#### Objective:
Return, exactly as written, the lines from the one containing "Model this object in Blender" through the one containing "board_rounding = 0.0016", with both ends included.
[Start of Data extract]
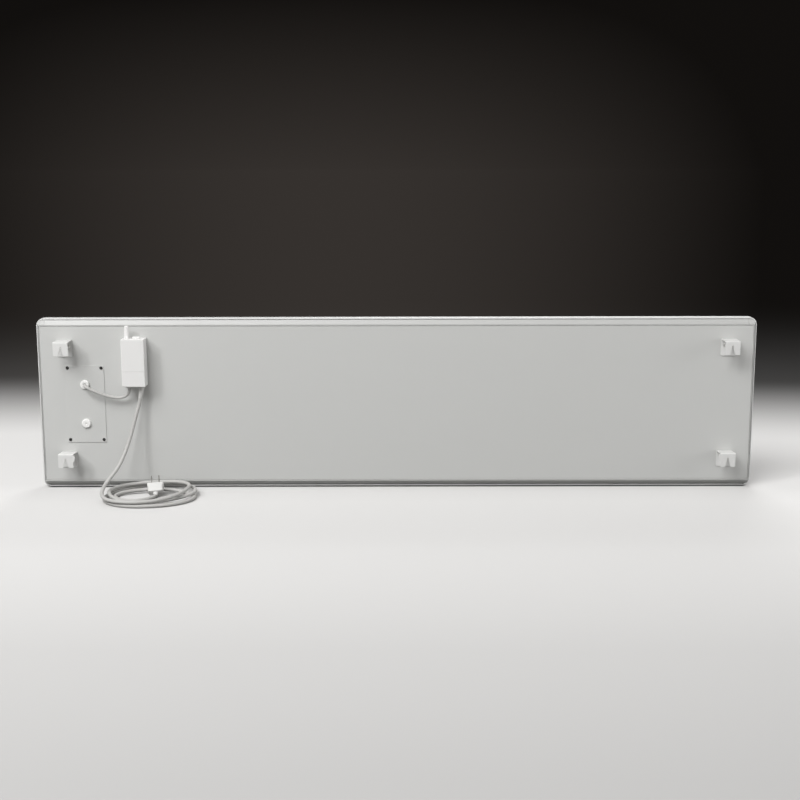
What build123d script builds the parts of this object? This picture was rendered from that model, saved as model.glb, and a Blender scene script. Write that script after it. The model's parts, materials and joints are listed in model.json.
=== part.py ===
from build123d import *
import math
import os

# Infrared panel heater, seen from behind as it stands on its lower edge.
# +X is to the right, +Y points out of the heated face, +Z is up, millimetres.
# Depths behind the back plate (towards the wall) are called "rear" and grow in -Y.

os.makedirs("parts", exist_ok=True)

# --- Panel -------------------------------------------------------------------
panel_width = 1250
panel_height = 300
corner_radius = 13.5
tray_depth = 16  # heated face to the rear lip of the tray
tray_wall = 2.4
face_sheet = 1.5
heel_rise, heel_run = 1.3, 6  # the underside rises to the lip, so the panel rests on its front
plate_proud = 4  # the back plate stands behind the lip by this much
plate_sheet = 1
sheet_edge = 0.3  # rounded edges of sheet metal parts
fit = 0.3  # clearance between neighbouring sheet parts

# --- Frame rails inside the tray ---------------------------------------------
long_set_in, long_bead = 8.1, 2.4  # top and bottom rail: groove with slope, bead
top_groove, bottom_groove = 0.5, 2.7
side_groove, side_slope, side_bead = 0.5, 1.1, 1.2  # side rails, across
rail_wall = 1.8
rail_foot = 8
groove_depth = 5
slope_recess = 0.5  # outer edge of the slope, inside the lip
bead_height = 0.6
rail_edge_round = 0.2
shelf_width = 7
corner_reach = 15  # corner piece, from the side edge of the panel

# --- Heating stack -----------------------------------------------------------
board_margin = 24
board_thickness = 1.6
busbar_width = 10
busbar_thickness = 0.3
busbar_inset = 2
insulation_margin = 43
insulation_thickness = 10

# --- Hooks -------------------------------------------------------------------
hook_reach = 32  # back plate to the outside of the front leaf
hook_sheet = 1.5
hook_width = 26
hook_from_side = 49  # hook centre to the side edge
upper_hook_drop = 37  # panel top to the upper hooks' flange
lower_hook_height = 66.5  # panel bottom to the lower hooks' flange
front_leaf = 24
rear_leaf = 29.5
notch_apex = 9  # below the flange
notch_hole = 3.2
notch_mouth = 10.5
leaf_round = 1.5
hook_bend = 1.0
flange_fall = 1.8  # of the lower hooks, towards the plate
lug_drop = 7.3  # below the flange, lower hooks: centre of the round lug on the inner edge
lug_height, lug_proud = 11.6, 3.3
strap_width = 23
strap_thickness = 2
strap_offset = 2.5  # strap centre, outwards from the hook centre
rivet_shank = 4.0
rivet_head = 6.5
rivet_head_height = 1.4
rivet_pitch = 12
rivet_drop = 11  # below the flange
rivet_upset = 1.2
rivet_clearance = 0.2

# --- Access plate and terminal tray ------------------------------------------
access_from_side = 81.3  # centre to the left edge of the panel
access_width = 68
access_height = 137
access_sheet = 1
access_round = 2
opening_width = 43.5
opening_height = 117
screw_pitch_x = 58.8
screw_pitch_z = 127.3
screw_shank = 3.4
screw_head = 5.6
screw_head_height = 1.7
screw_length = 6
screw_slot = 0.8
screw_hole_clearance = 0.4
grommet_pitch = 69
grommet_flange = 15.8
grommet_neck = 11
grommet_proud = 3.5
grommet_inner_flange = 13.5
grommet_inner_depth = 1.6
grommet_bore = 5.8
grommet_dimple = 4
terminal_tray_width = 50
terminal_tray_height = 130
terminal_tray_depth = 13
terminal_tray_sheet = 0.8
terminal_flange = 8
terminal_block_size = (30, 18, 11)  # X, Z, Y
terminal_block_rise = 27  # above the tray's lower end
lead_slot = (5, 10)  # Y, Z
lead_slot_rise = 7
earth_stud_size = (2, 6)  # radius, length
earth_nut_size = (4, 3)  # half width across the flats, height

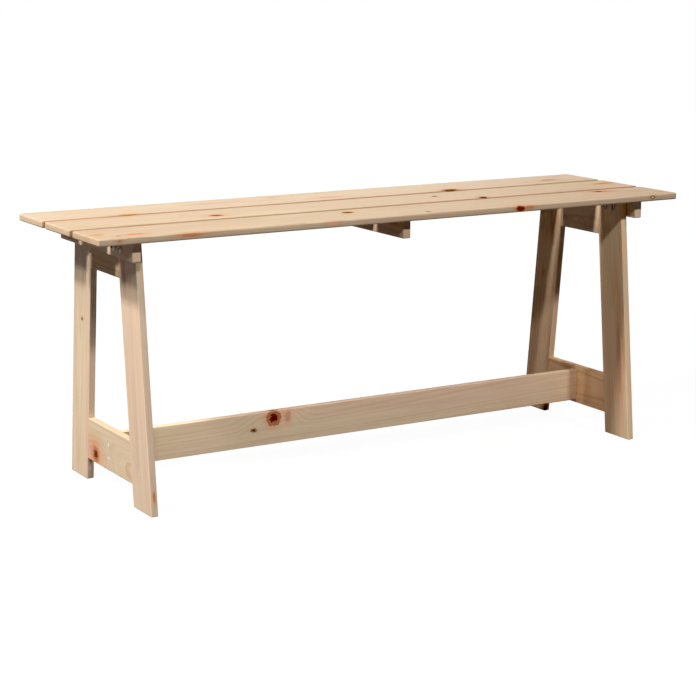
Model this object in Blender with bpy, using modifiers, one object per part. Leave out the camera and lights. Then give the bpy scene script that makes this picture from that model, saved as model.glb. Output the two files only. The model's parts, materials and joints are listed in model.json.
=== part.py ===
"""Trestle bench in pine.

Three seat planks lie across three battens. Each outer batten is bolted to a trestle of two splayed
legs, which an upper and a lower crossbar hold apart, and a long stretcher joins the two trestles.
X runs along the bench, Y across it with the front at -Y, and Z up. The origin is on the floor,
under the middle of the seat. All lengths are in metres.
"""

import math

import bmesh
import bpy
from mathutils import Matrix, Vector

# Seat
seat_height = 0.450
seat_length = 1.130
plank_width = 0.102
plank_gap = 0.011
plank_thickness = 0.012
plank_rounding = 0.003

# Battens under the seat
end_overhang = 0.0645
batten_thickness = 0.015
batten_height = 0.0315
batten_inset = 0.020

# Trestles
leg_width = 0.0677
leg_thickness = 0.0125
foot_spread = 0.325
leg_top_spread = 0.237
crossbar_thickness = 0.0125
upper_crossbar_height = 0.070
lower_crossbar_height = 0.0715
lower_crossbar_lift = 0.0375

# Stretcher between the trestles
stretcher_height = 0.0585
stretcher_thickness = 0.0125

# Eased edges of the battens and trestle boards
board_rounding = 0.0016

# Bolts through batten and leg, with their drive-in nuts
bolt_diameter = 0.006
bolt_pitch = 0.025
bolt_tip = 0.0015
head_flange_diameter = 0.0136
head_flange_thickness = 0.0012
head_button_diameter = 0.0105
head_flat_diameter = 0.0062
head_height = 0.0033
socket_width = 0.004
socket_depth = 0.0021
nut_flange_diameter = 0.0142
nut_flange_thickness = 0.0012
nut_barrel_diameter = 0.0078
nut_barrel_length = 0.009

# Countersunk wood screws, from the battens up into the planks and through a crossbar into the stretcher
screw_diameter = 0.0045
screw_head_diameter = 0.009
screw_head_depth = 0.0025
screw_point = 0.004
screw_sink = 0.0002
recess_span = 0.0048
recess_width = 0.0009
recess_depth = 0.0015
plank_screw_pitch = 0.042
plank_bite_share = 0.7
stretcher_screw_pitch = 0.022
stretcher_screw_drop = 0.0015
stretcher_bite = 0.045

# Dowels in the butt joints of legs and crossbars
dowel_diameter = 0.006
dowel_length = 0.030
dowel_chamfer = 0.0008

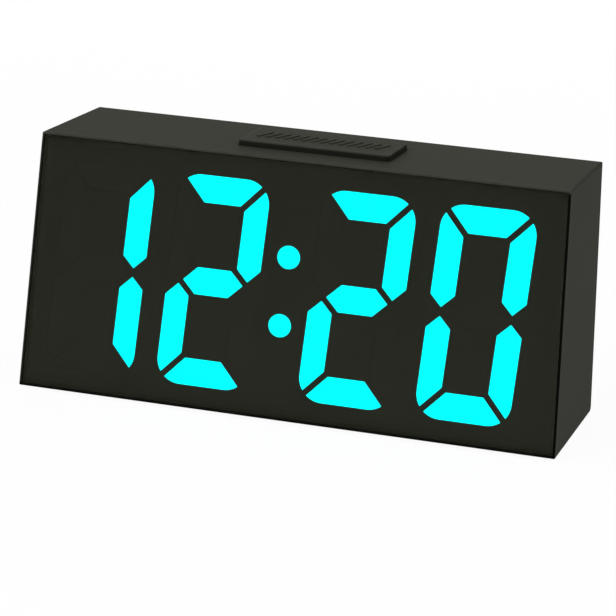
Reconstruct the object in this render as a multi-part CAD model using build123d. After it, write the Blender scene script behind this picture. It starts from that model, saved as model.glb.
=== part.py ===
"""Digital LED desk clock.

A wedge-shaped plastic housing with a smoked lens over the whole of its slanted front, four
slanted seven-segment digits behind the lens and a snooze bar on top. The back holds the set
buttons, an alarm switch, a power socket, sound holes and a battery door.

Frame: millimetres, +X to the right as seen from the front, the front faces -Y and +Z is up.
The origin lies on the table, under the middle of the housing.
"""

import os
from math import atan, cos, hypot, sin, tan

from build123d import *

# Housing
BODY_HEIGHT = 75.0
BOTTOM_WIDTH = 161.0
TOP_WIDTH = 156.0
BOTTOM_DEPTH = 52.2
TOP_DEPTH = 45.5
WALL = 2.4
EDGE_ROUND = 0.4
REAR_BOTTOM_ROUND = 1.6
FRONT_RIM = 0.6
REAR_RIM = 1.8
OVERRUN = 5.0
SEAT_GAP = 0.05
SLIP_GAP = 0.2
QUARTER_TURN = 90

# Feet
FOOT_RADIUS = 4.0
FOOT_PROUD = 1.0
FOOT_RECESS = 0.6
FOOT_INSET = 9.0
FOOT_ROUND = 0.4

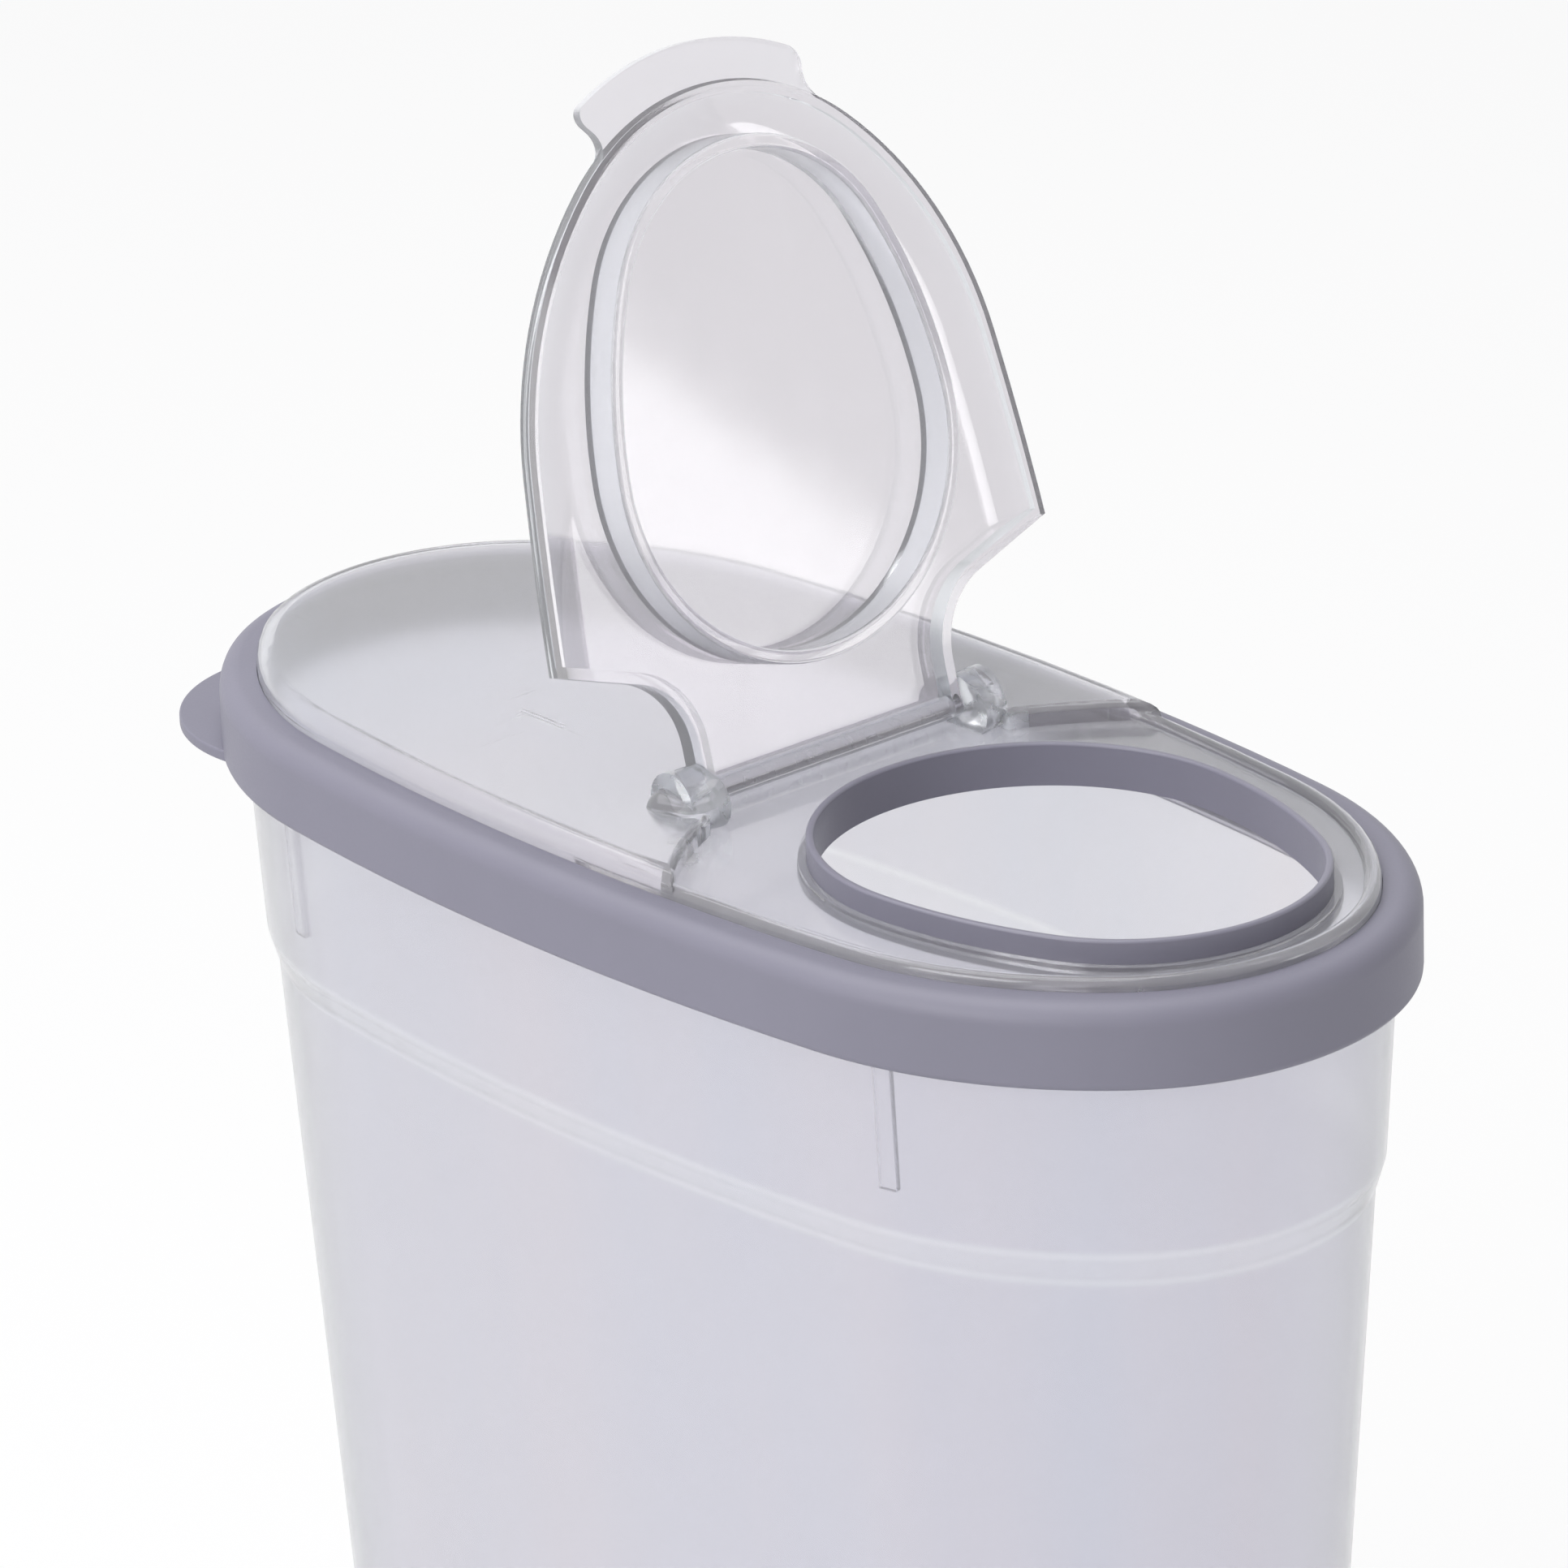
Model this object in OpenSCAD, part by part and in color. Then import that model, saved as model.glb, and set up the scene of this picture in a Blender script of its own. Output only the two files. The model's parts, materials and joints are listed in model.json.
[End of Data extract]
#### Written solution:
Model this object in Blender with bpy, using modifiers, one object per part. Leave out the camera and lights. Then give the bpy scene script that makes this picture from that model, saved as model.glb. Output the two files only. The model's parts, materials and joints are listed in model.json.
=== part.py ===
"""Trestle bench in pine.

Three seat planks lie across three battens. Each outer batten is bolted to a trestle of two splayed
legs, which an upper and a lower crossbar hold apart, and a long stretcher joins the two trestles.
X runs along the bench, Y across it with the front at -Y, and Z up. The origin is on the floor,
under the middle of the seat. All lengths are in metres.
"""

import math

import bmesh
import bpy
from mathutils import Matrix, Vector

# Seat
seat_height = 0.450
seat_length = 1.130
plank_width = 0.102
plank_gap = 0.011
plank_thickness = 0.012
plank_rounding = 0.003

# Battens under the seat
end_overhang = 0.0645
batten_thickness = 0.015
batten_height = 0.0315
batten_inset = 0.020

# Trestles
leg_width = 0.0677
leg_thickness = 0.0125
foot_spread = 0.325
leg_top_spread = 0.237
crossbar_thickness = 0.0125
upper_crossbar_height = 0.070
lower_crossbar_height = 0.0715
lower_crossbar_lift = 0.0375

# Stretcher between the trestles
stretcher_height = 0.0585
stretcher_thickness = 0.0125

# Eased edges of the battens and trestle boards
board_rounding = 0.0016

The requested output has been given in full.